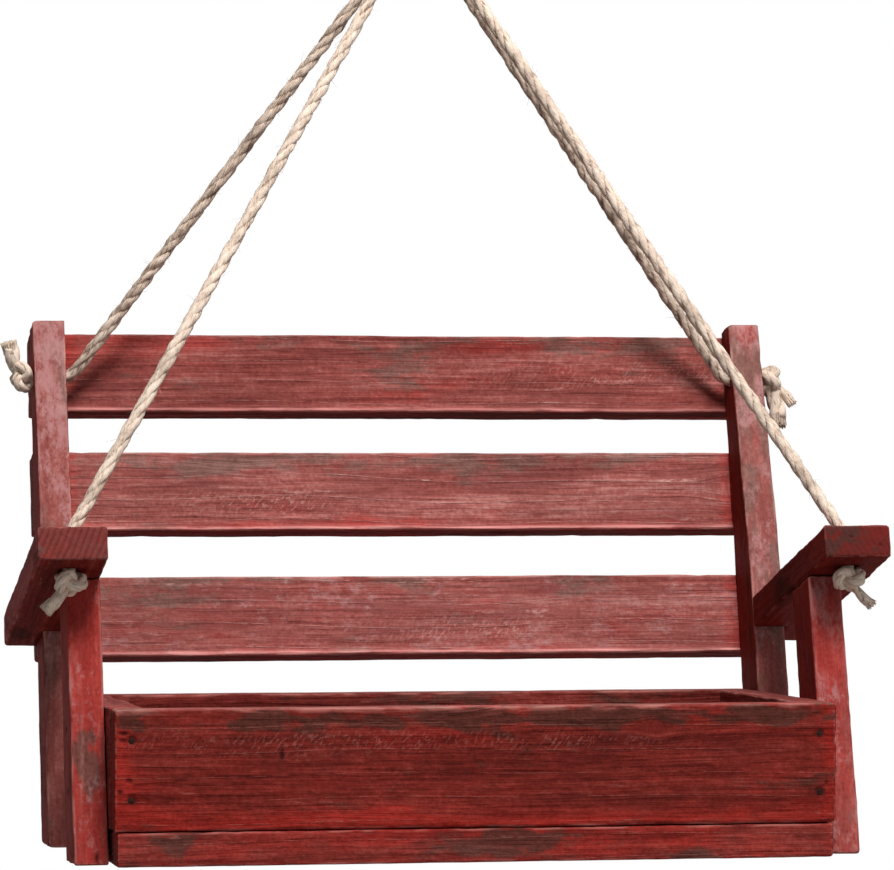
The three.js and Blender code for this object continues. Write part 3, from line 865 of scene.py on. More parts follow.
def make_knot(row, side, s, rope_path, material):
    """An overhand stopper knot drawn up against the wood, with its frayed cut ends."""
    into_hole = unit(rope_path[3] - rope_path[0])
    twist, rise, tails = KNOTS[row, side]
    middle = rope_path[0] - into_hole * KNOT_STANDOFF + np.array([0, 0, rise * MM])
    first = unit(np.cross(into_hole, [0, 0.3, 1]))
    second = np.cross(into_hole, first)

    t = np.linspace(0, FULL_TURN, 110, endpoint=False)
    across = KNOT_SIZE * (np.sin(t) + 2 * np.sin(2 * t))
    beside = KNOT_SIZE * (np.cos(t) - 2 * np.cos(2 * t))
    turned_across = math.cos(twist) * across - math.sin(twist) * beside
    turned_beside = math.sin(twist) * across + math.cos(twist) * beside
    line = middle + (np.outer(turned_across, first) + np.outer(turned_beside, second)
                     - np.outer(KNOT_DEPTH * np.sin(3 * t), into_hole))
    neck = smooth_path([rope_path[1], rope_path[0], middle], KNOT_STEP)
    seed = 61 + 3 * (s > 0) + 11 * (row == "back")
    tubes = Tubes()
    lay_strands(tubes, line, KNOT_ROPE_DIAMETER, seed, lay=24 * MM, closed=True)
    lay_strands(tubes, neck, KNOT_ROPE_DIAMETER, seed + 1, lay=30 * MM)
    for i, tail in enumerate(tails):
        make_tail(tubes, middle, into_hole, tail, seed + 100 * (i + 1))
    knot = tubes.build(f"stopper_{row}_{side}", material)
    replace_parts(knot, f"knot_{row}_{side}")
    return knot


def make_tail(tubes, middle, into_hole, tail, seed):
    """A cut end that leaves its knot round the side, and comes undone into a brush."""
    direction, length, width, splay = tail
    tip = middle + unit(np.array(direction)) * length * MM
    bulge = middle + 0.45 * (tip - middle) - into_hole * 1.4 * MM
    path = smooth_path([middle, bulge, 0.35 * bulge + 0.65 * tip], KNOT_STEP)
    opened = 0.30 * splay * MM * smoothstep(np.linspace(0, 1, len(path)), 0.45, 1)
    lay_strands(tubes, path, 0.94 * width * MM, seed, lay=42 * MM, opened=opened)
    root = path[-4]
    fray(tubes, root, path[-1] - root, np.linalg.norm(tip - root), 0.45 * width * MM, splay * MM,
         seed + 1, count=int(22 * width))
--
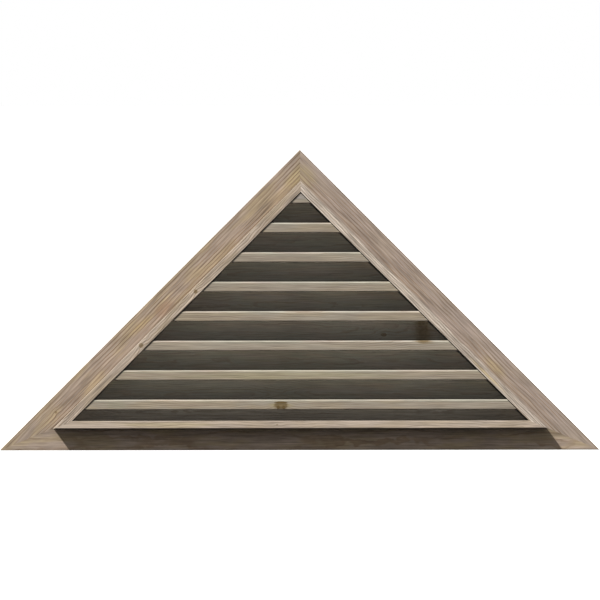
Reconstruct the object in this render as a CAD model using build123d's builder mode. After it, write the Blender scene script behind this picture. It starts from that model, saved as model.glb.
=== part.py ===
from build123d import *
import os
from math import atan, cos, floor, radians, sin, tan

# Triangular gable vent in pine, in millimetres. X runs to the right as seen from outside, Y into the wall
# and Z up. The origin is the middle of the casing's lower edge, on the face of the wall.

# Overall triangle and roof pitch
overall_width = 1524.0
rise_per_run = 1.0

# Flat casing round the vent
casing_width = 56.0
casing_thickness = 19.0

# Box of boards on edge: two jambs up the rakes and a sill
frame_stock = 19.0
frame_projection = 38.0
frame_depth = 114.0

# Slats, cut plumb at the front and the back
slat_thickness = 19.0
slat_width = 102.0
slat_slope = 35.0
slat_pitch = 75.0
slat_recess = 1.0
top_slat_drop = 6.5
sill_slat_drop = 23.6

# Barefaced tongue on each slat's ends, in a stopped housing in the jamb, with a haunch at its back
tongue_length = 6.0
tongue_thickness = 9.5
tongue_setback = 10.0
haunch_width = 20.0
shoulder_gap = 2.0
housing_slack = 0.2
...
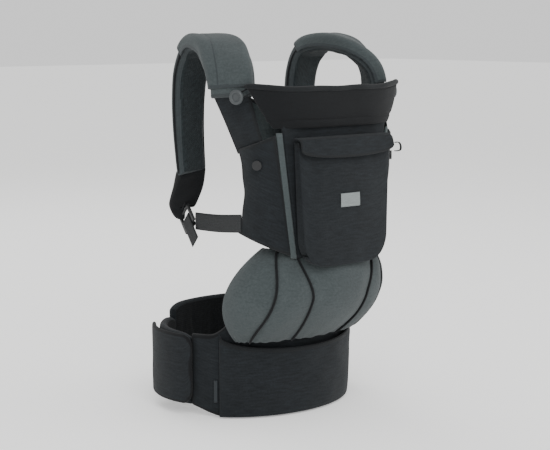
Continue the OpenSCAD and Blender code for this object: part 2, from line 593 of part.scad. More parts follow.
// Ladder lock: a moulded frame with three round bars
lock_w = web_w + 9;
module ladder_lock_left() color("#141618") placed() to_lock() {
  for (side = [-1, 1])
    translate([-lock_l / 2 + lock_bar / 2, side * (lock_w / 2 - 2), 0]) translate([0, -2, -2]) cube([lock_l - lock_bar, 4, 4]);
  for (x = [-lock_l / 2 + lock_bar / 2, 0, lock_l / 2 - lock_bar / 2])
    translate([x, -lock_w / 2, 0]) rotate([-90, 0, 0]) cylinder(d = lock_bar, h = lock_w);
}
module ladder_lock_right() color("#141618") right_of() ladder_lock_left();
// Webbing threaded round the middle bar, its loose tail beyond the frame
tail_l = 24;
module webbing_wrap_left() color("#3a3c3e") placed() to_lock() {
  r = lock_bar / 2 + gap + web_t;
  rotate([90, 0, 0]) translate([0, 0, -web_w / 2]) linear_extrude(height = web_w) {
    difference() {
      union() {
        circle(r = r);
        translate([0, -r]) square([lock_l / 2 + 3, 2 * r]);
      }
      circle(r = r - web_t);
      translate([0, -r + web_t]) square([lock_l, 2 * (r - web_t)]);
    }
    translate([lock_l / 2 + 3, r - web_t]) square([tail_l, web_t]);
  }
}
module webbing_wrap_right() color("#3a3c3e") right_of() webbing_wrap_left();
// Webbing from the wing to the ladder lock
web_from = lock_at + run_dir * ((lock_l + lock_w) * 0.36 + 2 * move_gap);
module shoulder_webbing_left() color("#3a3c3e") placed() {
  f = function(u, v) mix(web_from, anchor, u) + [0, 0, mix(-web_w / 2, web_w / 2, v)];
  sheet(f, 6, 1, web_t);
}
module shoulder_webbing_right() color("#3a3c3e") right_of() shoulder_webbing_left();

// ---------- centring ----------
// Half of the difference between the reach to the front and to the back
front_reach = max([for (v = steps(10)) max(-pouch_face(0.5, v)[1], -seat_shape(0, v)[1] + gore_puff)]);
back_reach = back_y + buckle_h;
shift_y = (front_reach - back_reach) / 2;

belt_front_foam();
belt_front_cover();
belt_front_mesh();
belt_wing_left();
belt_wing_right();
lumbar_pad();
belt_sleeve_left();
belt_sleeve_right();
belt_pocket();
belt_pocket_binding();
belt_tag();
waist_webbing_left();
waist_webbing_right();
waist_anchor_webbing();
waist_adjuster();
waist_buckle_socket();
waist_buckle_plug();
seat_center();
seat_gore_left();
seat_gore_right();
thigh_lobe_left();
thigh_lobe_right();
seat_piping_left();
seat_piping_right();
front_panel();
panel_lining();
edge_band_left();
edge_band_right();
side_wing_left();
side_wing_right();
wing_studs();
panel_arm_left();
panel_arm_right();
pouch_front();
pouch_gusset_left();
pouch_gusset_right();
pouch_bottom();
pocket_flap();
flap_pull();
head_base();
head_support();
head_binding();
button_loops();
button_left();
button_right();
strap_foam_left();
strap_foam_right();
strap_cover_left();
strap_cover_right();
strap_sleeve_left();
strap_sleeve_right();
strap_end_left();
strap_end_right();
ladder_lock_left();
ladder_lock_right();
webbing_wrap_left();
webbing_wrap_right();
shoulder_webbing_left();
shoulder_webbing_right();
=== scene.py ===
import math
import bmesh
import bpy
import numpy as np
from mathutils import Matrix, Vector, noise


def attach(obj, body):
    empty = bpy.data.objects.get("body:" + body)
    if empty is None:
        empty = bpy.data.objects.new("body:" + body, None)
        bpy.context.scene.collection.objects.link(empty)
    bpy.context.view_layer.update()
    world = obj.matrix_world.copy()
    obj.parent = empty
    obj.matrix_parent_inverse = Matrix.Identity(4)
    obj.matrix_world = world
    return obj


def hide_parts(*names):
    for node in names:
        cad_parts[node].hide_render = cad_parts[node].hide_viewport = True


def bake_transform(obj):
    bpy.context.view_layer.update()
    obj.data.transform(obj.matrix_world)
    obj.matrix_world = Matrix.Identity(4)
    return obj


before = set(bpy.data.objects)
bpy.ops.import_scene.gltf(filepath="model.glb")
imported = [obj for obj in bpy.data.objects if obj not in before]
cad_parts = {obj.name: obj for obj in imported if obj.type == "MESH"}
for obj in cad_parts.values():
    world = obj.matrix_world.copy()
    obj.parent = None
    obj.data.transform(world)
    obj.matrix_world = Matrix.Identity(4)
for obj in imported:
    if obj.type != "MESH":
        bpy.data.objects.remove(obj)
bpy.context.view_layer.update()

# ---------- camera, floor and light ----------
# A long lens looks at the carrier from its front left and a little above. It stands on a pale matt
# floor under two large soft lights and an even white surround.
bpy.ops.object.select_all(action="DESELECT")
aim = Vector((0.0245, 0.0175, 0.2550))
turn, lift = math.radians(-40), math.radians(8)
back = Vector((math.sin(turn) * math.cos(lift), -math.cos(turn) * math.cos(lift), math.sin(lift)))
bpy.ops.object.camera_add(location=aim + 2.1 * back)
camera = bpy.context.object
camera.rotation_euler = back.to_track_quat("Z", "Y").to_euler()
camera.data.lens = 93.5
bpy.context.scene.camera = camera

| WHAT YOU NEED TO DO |
Using the data above, transcribe the lines that run from the line with "strap_cover_right();" to the line with "bpy.data.objects.remove(obj)", both ends kept, and output nothing else.

| CORRECT ANSWER |
strap_cover_right();
strap_sleeve_left();
strap_sleeve_right();
strap_end_left();
strap_end_right();
ladder_lock_left();
ladder_lock_right();
webbing_wrap_left();
webbing_wrap_right();
shoulder_webbing_left();
shoulder_webbing_right();
=== scene.py ===
import math
import bmesh
import bpy
import numpy as np
from mathutils import Matrix, Vector, noise


def attach(obj, body):
    empty = bpy.data.objects.get("body:" + body)
    if empty is None:
        empty = bpy.data.objects.new("body:" + body, None)
        bpy.context.scene.collection.objects.link(empty)
    bpy.context.view_layer.update()
    world = obj.matrix_world.copy()
    obj.parent = empty
    obj.matrix_parent_inverse = Matrix.Identity(4)
    obj.matrix_world = world
    return obj


def hide_parts(*names):
    for node in names:
        cad_parts[node].hide_render = cad_parts[node].hide_viewport = True


def bake_transform(obj):
    bpy.context.view_layer.update()
    obj.data.transform(obj.matrix_world)
    obj.matrix_world = Matrix.Identity(4)
    return obj


before = set(bpy.data.objects)
bpy.ops.import_scene.gltf(filepath="model.glb")
imported = [obj for obj in bpy.data.objects if obj not in before]
cad_parts = {obj.name: obj for obj in imported if obj.type == "MESH"}
for obj in cad_parts.values():
    world = obj.matrix_world.copy()
    obj.parent = None
    obj.data.transform(world)
    obj.matrix_world = Matrix.Identity(4)
for obj in imported:
    if obj.type != "MESH":
        bpy.data.objects.remove(obj)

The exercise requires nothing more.